## Exercise:
Return, word for word, every line that follows.

*** Collected material ***

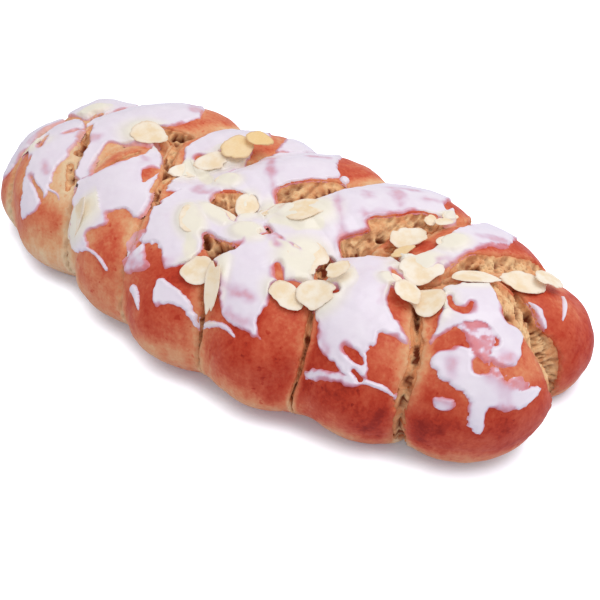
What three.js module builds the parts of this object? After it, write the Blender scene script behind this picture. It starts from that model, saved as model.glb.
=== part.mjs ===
// A braided easter loaf of three strands, with sliced almonds scattered on its back.
// +X runs along the loaf to its blunt end, +Y to the side that the strands lean away
// from, and +Z up; the loaf rests on z = 0. All lengths are millimetres.
import * as THREE from 'three';

// ---- The whole loaf ----------------------------------------------------------
const AXIS_HALF = 118;          // half the length of the axis that the skin's rays start from
const AXIS_HEIGHT = 24;
const RAY_FLATNESS = 0.5;       // spreads the rays evenly over a body wider than high
const SEAM_ROUNDING = 0.6;      // how softly two rises of dough run into each other
const FOOT_FILL = 11;           // extra rounding low on the left, where the rises touched
const FILL_ALONG = [-112, -70]; // it fades in over these values of -x, of -y and of -z
const FILL_ACROSS = [25, 60];
const FILL_LOW = [-42, -14];

// ---- The soft middle that shows between the rises ------------------------------
const CORE_HALF_LENGTH = 150;
const CORE_HALF_WIDTH = 64;
const CORE_HEIGHT = 36;
const CORE_CENTRE = 16;
const CORE_SLICE = 30;          // reach of one slice of the middle along the loaf
const CORE_SLICES = 26;
const CORE_TAPER = 3;           // how late the middle narrows towards its ends

// ---- One rise of a strand: from its covered inner end, over the top, to its foot --
// Each profile is read by the share of the way along the rise.
const WAY = [0, 0.25, 0.55, 0.82, 1];
const RISE_HEIGHT = [32, 35.5, 35.5, 31, 27];
const RISE_RADIUS = [21, 24, 26, 27, 28];
const RISE_ROUNDNESS = [0.84, 0.8, 0.76, 0.72, 0.68];   // 1 is round, less is a wide pillow
const FOOT_DROP = 5;            // the foot lies below the last point and further out
const FOOT_STEP = 1.5;
const FOOT_RADIUS = 26;
const BALLS_PER_RISE = 16;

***

## Problem solution:
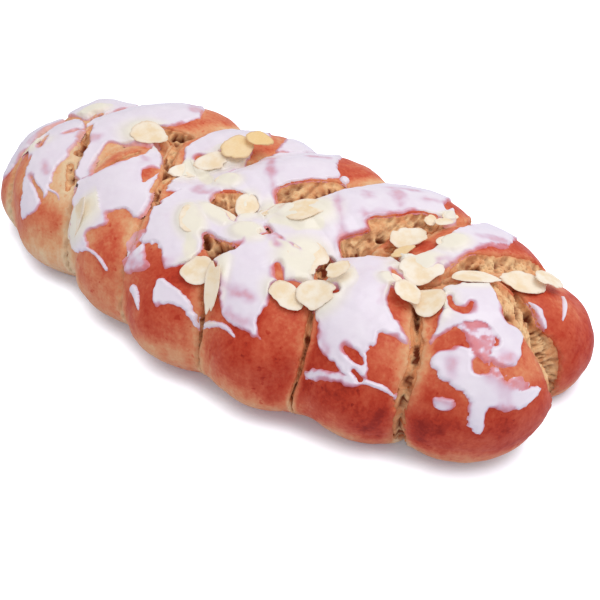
What three.js module builds the parts of this object? After it, write the Blender scene script behind this picture. It starts from that model, saved as model.glb.
=== part.mjs ===
// A braided easter loaf of three strands, with sliced almonds scattered on its back.
// +X runs along the loaf to its blunt end, +Y to the side that the strands lean away
// from, and +Z up; the loaf rests on z = 0. All lengths are millimetres.
import * as THREE from 'three';

// ---- The whole loaf ----------------------------------------------------------
const AXIS_HALF = 118;          // half the length of the axis that the skin's rays start from
const AXIS_HEIGHT = 24;
const RAY_FLATNESS = 0.5;       // spreads the rays evenly over a body wider than high
const SEAM_ROUNDING = 0.6;      // how softly two rises of dough run into each other
const FOOT_FILL = 11;           // extra rounding low on the left, where the rises touched
const FILL_ALONG = [-112, -70]; // it fades in over these values of -x, of -y and of -z
const FILL_ACROSS = [25, 60];
const FILL_LOW = [-42, -14];

// ---- The soft middle that shows between the rises ------------------------------
const CORE_HALF_LENGTH = 150;
const CORE_HALF_WIDTH = 64;
const CORE_HEIGHT = 36;
const CORE_CENTRE = 16;
const CORE_SLICE = 30;          // reach of one slice of the middle along the loaf
const CORE_SLICES = 26;
const CORE_TAPER = 3;           // how late the middle narrows towards its ends

// ---- One rise of a strand: from its covered inner end, over the top, to its foot --
// Each profile is read by the share of the way along the rise.
const WAY = [0, 0.25, 0.55, 0.82, 1];
const RISE_HEIGHT = [32, 35.5, 35.5, 31, 27];
const RISE_RADIUS = [21, 24, 26, 27, 28];
const RISE_ROUNDNESS = [0.84, 0.8, 0.76, 0.72, 0.68];   // 1 is round, less is a wide pillow
const FOOT_DROP = 5;            // the foot lies below the last point and further out
const FOOT_STEP = 1.5;
const FOOT_RADIUS = 26;
const BALLS_PER_RISE = 16;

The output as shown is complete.